── Input

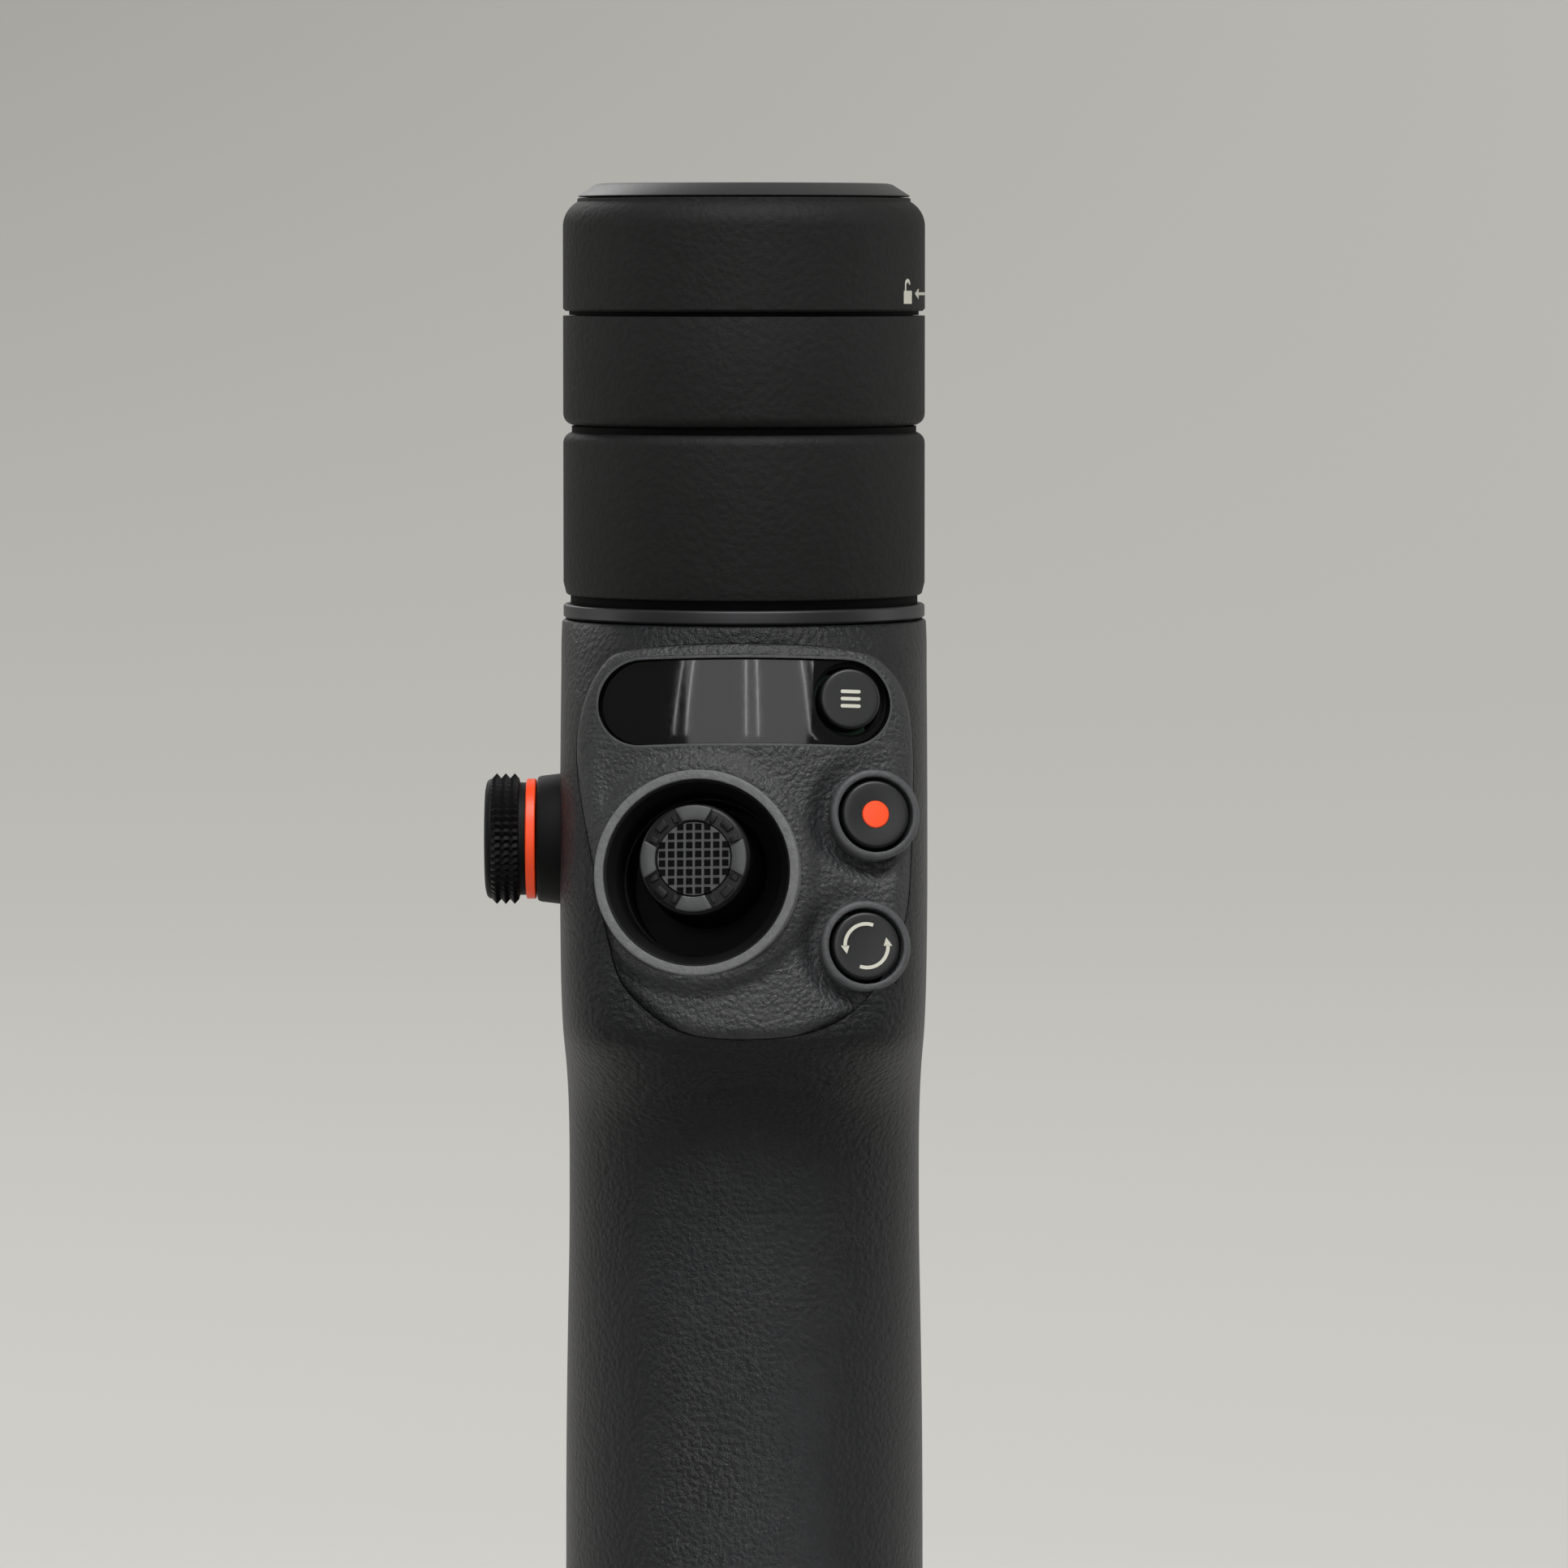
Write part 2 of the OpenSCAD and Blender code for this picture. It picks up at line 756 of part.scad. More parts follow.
module joystick_base() {
    color(black) on_stick() difference() {
        union() {
            translate([0, 0, -stick_base_depth]) difference() {
                cylinder(r = stick_base_r, h = stick_base_depth - bezel_depth - hair);
                translate([0, 0, stick_floor])
                    cylinder(r = stick_base_r - stick_wall, h = stick_base_depth);
            }
            for (side = [0, 1]) mirror([side, 0, 0])
                translate([ear_in, stick_lift - ear_half, -stick_base_depth])
                    cube([ear_out - ear_in, 2 * ear_half, stick_base_depth - pivot_depth + ear_half]);
        }
        translate([0, stick_lift, -pivot_depth]) x_bar(cross_pin_r + slip, stick_base_r / 2 + over);
    }
}

module joystick_cross() {
    color(steel) on_pivot() {
        cube(2 * cross_half, center = true);
        x_bar(cross_pin_r, ear_out);
        rotate([0, 0, 90]) x_bar(cross_pin_r, fork_out);
    }
}

module joystick_cap() {
    color(black) on_pivot() {
        difference() {
            union() {
                difference() {
                    sphere(r = dome_r);
                    sphere(r = dome_r - dome_wall);
                    translate([0, 0, -2 * dome_r - dome_cut]) cylinder(r = 2 * dome_r, h = 2 * dome_r);
                }
                for (side = [0, 1]) mirror([0, side, 0]) {
                    translate([-ear_half, fork_in, 0])
                        cube([2 * ear_half, fork_out - fork_in, dome_r - 2 * dome_wall]);
                    translate([0, fork_in, 0]) rotate([-90, 0, 0])
                        cylinder(r = ear_half, h = fork_out - fork_in);
                }
            }
            rotate([90, 0, 0]) cylinder(r = cross_pin_r + slip, h = 2 * dome_r, center = true);
        }
        translate([0, 0, dome_r - dome_wall / 2])
            cylinder(r = stem_r, h = pivot_depth + cap_crest - cap_h - dome_r + dome_wall);
        translate([0, 0, pivot_depth + cap_crest - cap_h]) rotate_extrude() polygon([
            [0, 0], [cap_r - cap_round, 0], [cap_r, cap_round], [cap_r, cap_h - cap_round],
            [cap_r - cap_round, cap_h], [cap_dish_r, cap_h], [cap_dish_r, cap_h - cap_dish],
            [0, cap_h - cap_dish]]);
    }
}

// A button: a cap with a dished face and a stem
module button(r, crest, depth) {
    rotate_extrude() polygon([
        [0, -depth], [button_stem_r, -depth], [button_stem_r, -button_skirt],
        [r, -button_skirt], [r, crest - button_round], [r - button_round, crest], [0, crest]]);
}

module mode_button() {
    color(charcoal) on_mode() button(mode_r, mode_crest, button_skirt - hair);
}

module record_button() {
    color(charcoal) on_record() difference() {
        button(button_r, button_crest, button_depth);
        translate([0, 0, button_crest - dot_h]) cylinder(r = dot_r + slip, h = dot_h + over);
    }
}

module record_dot() {
    color(orange) on_record() translate([0, 0, button_crest - dot_h])
        cylinder(r = dot_r, h = dot_h + dot_proud);
}

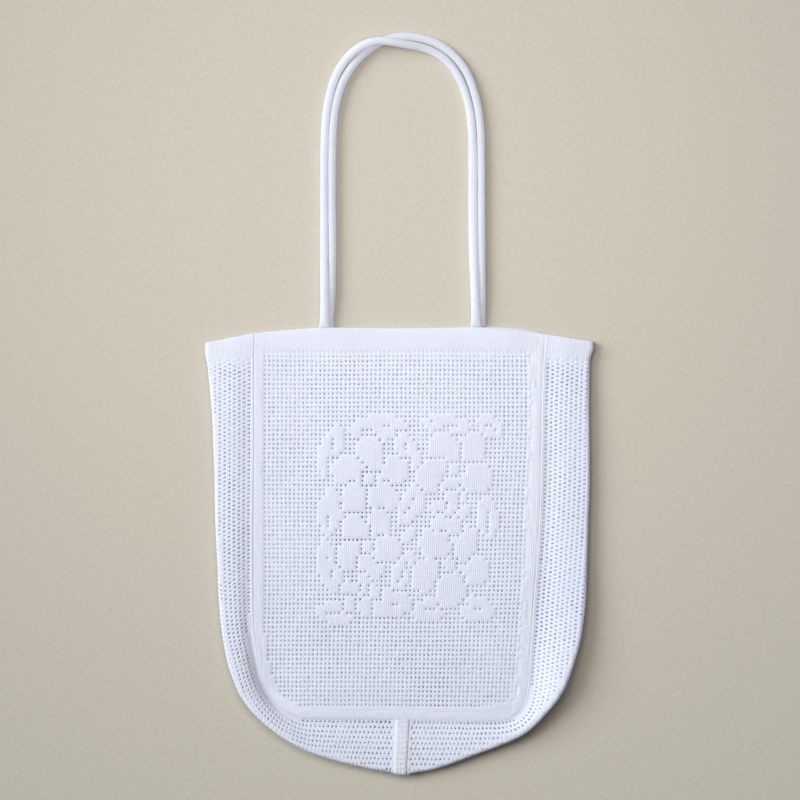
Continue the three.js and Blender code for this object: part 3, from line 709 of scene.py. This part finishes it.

────

> _Exercise objective_:
What do the records say? Quote them all exactly.

> _Exercise response_:
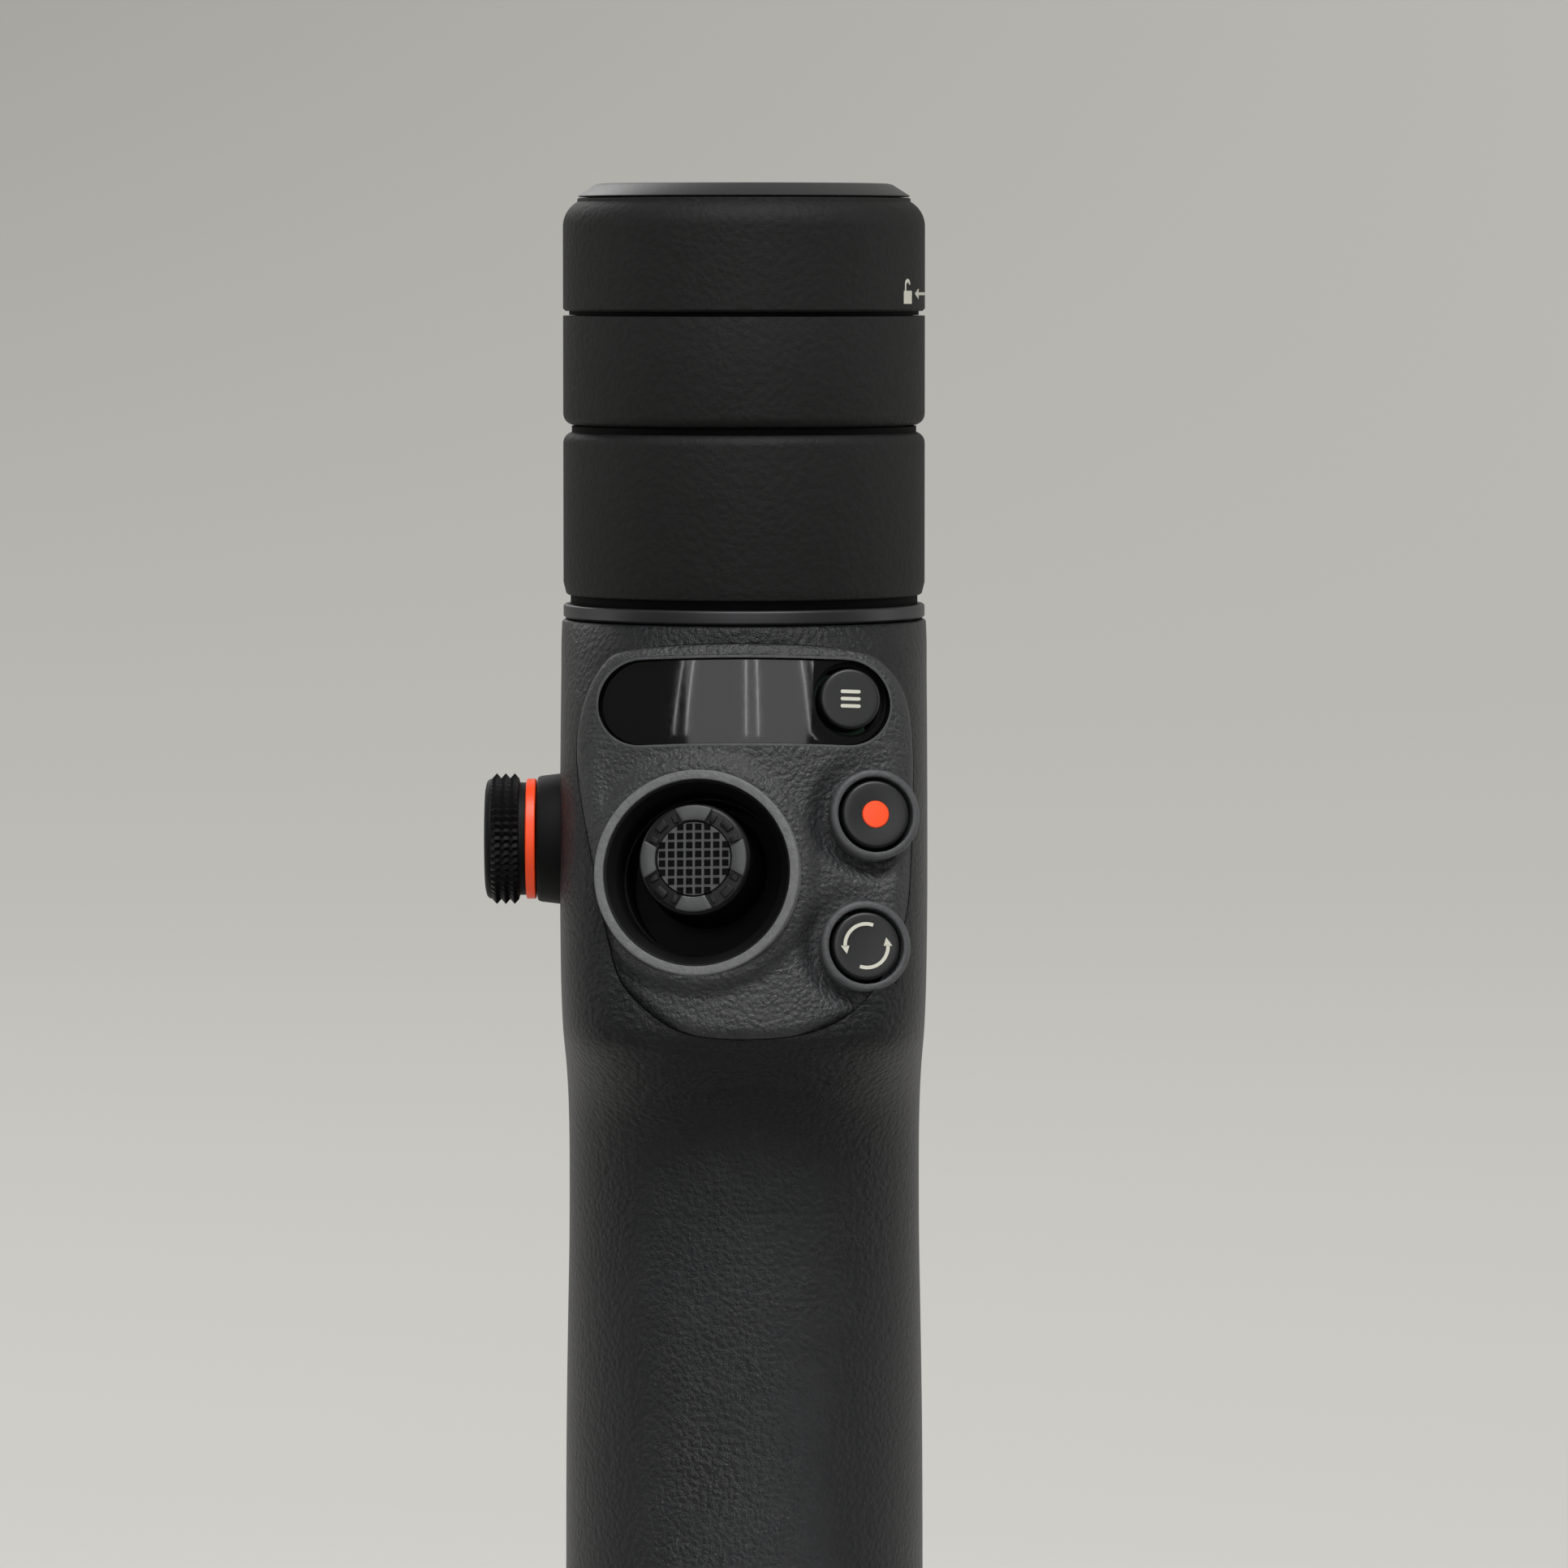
Write part 2 of the OpenSCAD and Blender code for this picture. It picks up at line 756 of part.scad. More parts follow.
module joystick_base() {
    color(black) on_stick() difference() {
        union() {
            translate([0, 0, -stick_base_depth]) difference() {
                cylinder(r = stick_base_r, h = stick_base_depth - bezel_depth - hair);
                translate([0, 0, stick_floor])
                    cylinder(r = stick_base_r - stick_wall, h = stick_base_depth);
            }
            for (side = [0, 1]) mirror([side, 0, 0])
                translate([ear_in, stick_lift - ear_half, -stick_base_depth])
                    cube([ear_out - ear_in, 2 * ear_half, stick_base_depth - pivot_depth + ear_half]);
        }
        translate([0, stick_lift, -pivot_depth]) x_bar(cross_pin_r + slip, stick_base_r / 2 + over);
    }
}

module joystick_cross() {
    color(steel) on_pivot() {
        cube(2 * cross_half, center = true);
        x_bar(cross_pin_r, ear_out);
        rotate([0, 0, 90]) x_bar(cross_pin_r, fork_out);
    }
}

module joystick_cap() {
    color(black) on_pivot() {
        difference() {
            union() {
                difference() {
                    sphere(r = dome_r);
                    sphere(r = dome_r - dome_wall);
                    translate([0, 0, -2 * dome_r - dome_cut]) cylinder(r = 2 * dome_r, h = 2 * dome_r);
                }
                for (side = [0, 1]) mirror([0, side, 0]) {
                    translate([-ear_half, fork_in, 0])
                        cube([2 * ear_half, fork_out - fork_in, dome_r - 2 * dome_wall]);
                    translate([0, fork_in, 0]) rotate([-90, 0, 0])
                        cylinder(r = ear_half, h = fork_out - fork_in);
                }
            }
            rotate([90, 0, 0]) cylinder(r = cross_pin_r + slip, h = 2 * dome_r, center = true);
        }
        translate([0, 0, dome_r - dome_wall / 2])
            cylinder(r = stem_r, h = pivot_depth + cap_crest - cap_h - dome_r + dome_wall);
        translate([0, 0, pivot_depth + cap_crest - cap_h]) rotate_extrude() polygon([
            [0, 0], [cap_r - cap_round, 0], [cap_r, cap_round], [cap_r, cap_h - cap_round],
            [cap_r - cap_round, cap_h], [cap_dish_r, cap_h], [cap_dish_r, cap_h - cap_dish],
            [0, cap_h - cap_dish]]);
    }
}

// A button: a cap with a dished face and a stem
module button(r, crest, depth) {
    rotate_extrude() polygon([
        [0, -depth], [button_stem_r, -depth], [button_stem_r, -button_skirt],
        [r, -button_skirt], [r, crest - button_round], [r - button_round, crest], [0, crest]]);
}

module mode_button() {
    color(charcoal) on_mode() button(mode_r, mode_crest, button_skirt - hair);
}

module record_button() {
    color(charcoal) on_record() difference() {
        button(button_r, button_crest, button_depth);
        translate([0, 0, button_crest - dot_h]) cylinder(r = dot_r + slip, h = dot_h + over);
    }
}

module record_dot() {
    color(orange) on_record() translate([0, 0, button_crest - dot_h])
        cylinder(r = dot_r, h = dot_h + dot_proud);
}

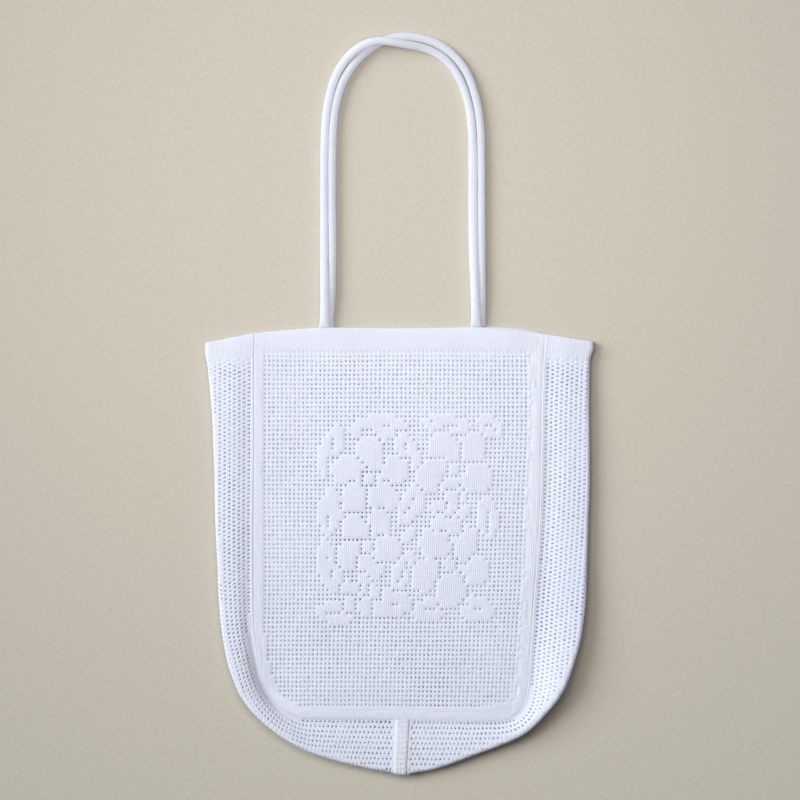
Continue the three.js and Blender code for this object: part 3, from line 709 of scene.py. This part finishes it.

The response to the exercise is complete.